Friday, November 10, 2006

'Nothing needs reforming like someone else's bad habit'

DOUGLAS BURNS
Daily Times Herald Columnist

If Carroll kids are still reading Mark Twain these days, and after some recent reports about books and reading in school here one wonders, they may remember one of the American humorist's more famous lines.

"Nothing needs reforming like someone else's bad habit," Twain said.

At this point in the discussion of smoking in contemporary America that seems to be a motivation for many.

Which isn't to defend smoking from a health standpoint.

Anyone who sticks with smoking is like a battered wife hanging on to a husband, wondering when the slaps become haymakers, the kicks turn to bullets.

It's arguable that the decision to smoke tobacco could be the single worst choice a person can make in terms of health.

Butt it is an informed decision.

I'm 37, born at the tail end of the 1960s, and I've never not known that smoking is deleterious to my health. I've never believed that the Marlboro Lights of my youth and the American Spirit Ultra Lights I smoke today made me any better in a health sense than the unfiltered Camels my grandfather, the late James W. Wilson, smoked until near the end of his 77 years.

I've never not known the deal. Well before I started I knew the consequences. It's not the fault of the tobacco companies or anyone else. It's my own, entirely. Each day I may lose at the end of my temporal time because of smoking is a day I chose to throw back like a spent cigarette butt.

I may roll the dice and win on this one, too. Smoking may not kill me. I smoke well under half a pack a day.

Of course, there is no magic number with cigarettes, no threshold where they go from recreational vice to suicidal means.

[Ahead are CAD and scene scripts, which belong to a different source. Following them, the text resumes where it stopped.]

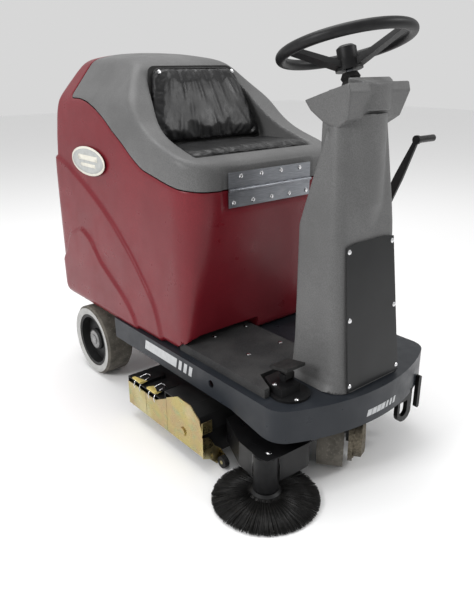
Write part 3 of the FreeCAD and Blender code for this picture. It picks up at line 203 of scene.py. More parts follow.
def painted(name, base, dusty, rough, grain=0.00006, scale=420):
    """Sprayed steel: an even coat with orange peel, rubbed and dusty in places."""
    g = Graph(name, rough, 0.0)
    dust = g.spread(g.noise(7, 6), 0.48, 0.72, 0, 0.55)
    g.colour(g.mix(dust, base, dusty))
    g.rough(g.spread(g.noise(25, 6), 0.3, 0.7, rough - 0.07, rough + 0.12))
    g.bump((g.noise(scale, 3), grain))
    return g.material


def metal(name, base, shade, rough, stretch=None, scale=90, depth=0.00008):
    """Bare or plated metal, with its brushing or casting skin."""
    g = Graph(name, rough, 1.0)
    streak = g.noise(scale, 5, stretch)
    g.colour(g.mix(g.spread(streak, 0.35, 0.68, 0, 1), base, shade))
    g.rough(g.spread(g.noise(30, 4), 0.3, 0.7, rough - 0.08, rough + 0.12))
    g.bump((streak, depth))
    return g.material


def zinc_yellow():
    """Yellow chromate on zinc: straw with pink and green interference clouds."""
    g = Graph("zinc_yellow", 0.34, 1.0)
    rose = g.mix(g.spread(g.noise(14, 3), 0.42, 0.62, 0, 0.7), (0.50, 0.42, 0.17), (0.46, 0.33, 0.19))
    green = g.mix(g.spread(g.noise(19, 3, (1, 1, 1.6)), 0.52, 0.68, 0, 0.7), rose, (0.34, 0.40, 0.21))
    pale = g.mix(g.spread(g.noise(8, 4), 0.52, 0.7, 0, 0.6), green, (0.66, 0.60, 0.36))
    g.colour(pale)
    g.rough(g.spread(g.noise(40, 5), 0.3, 0.7, 0.20, 0.40))
    g.bump((g.noise(260, 3), 0.00005))
    return g.material


def vinyl():
    """Black upholstery vinyl: fine leather grain, shallow creases and polished high spots."""
    g = Graph("black_vinyl", 0.38, 0.0)
    rubbed = g.spread(g.noise(30, 4), 0.4, 0.65, 0, 0.6)
    g.colour(g.mix(rubbed, (0.0035, 0.0035, 0.004), (0.009, 0.009, 0.0095)))
    g.rough(g.spread(g.noise(22, 5), 0.3, 0.7, 0.32, 0.50))
    g.bump((g.cells(520), 0.00018), (g.noise(60, 4, (1, 1, 0.5)), 0.0014), (g.noise(22, 3), 0.0022))
    g.shader.inputs["Coat Weight"].default_value = 0.14
    g.shader.inputs["Coat Roughness"].default_value = 0.3
    return g.material


def tread_rubber():
    """Non-marking grey tyre: scuffed, darker and dusty where it rolls."""
    g = Graph("tyre_grey", 0.75, 0.0)
    grime = g.mix(g.spread(g.noise(28, 6), 0.4, 0.66, 0, 0.9), (0.115, 0.105, 0.088), (0.06, 0.055, 0.046))
    g.colour(g.mix(g.spread(g.noise(120, 3), 0.55, 0.7, 0, 0.5), grime, (0.20, 0.185, 0.16)))
    g.bump((g.noise(300, 4), 0.0003), (g.noise(40, 4), 0.0008))
    return g.material


def plain(name, base, other, rough, scale=60, depth=0.0001, sheen=0.0):
    g = Graph(name, rough, 0.0)
    g.colour(g.mix(g.spread(g.noise(scale, 4), 0.35, 0.65, 0, 1), base, other))
    g.bump((g.noise(scale * 8, 3), depth))
    g.shader.inputs["Sheen Weight"].default_value = sheen
    return g.material


def rough_sheet():
    """The step plate's anti-slip paint: grit in charcoal paint, dusted by shoes."""
    g = Graph("step_grit", 0.8, 0.0)
    dust = g.mix(g.spread(g.noise(9, 6), 0.42, 0.7, 0, 0.8), (0.020, 0.020, 0.021), (0.055, 0.054, 0.053))
    g.colour(g.mix(g.spread(g.noise(700, 2), 0.5, 0.66, 0, 0.7), dust, (0.085, 0.085, 0.085)))
    g.bump((g.noise(620, 3), 0.0006))
    return g.material


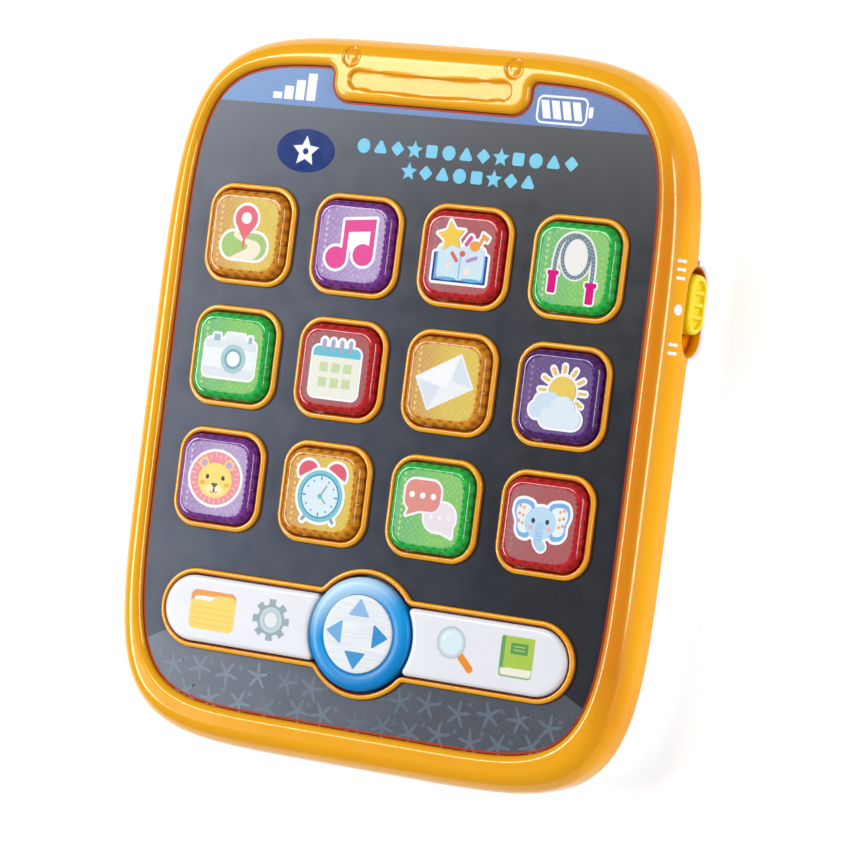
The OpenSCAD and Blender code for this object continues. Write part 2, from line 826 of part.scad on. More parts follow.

I've never not known this.

Which makes me wonder about the need for school groups like Just Eliminate Lies (JEL), which targets tobacco use, aims straight away at the Great American Right to Individual Stupidity.

Who doesn't know the perils of smoking?

The JEL groups have every right to their voices in the public marketplace of ideas. But wouldn't their time be better spent, their energy more appropriately used working tirelessly on preventing teen drinking, the death lottery of the Carroll area for young people?

If a 17-year-old kid makes the choice to smoke a cigarette, like I did in 1987, he could end up dying at age 77 instead of 85.

But that same kid who decides to drink and drive may never see 18.

In the end, there are worse things one can do than smoke.

Like turn into an insufferable anti-smoking activist who wants to make sure everyone else gets religion. Unless you are a non-smoking drunk who spends too much at the bar, it's awfully easy to avoid second-hand smoke these days.

The reformers would never admit this, but smoking can be a useful tool in our society.

Personally, if given the option, I would rather have millions of calm smokers living to be 70 rather than dealing with life in a country with millions of high-strung, ex-smokers walking around with attitudes until their 105th birthdays.

I would bet statisticians could correlate non-smoking and road rage.

Sounds like a great advertisement for Philip Morris. Maybe on they could use it to replace those eye-rollingly ridiculous ads promoting Web sites that convince people not to buy their products.

Think of that. In America, a company that produces a legal product, albeit an unhealthy one, has been compelled to advertise against itself. It's as if Coke were made to fail the Pepsi challenge.

And that's what's wrong with the anti-smoking crusaders. The government is attempting to nanny us, and the fee-addicted trial lawyers are seeking to settle it in the courts - all of which entrenches individual smokers, makes them feel, remarkably, yet understandably in some twisted sense, that their continued lighting up is at least in spirit a stand of sorts for the rights of individual self-determination, even if in the end that means self-destruction.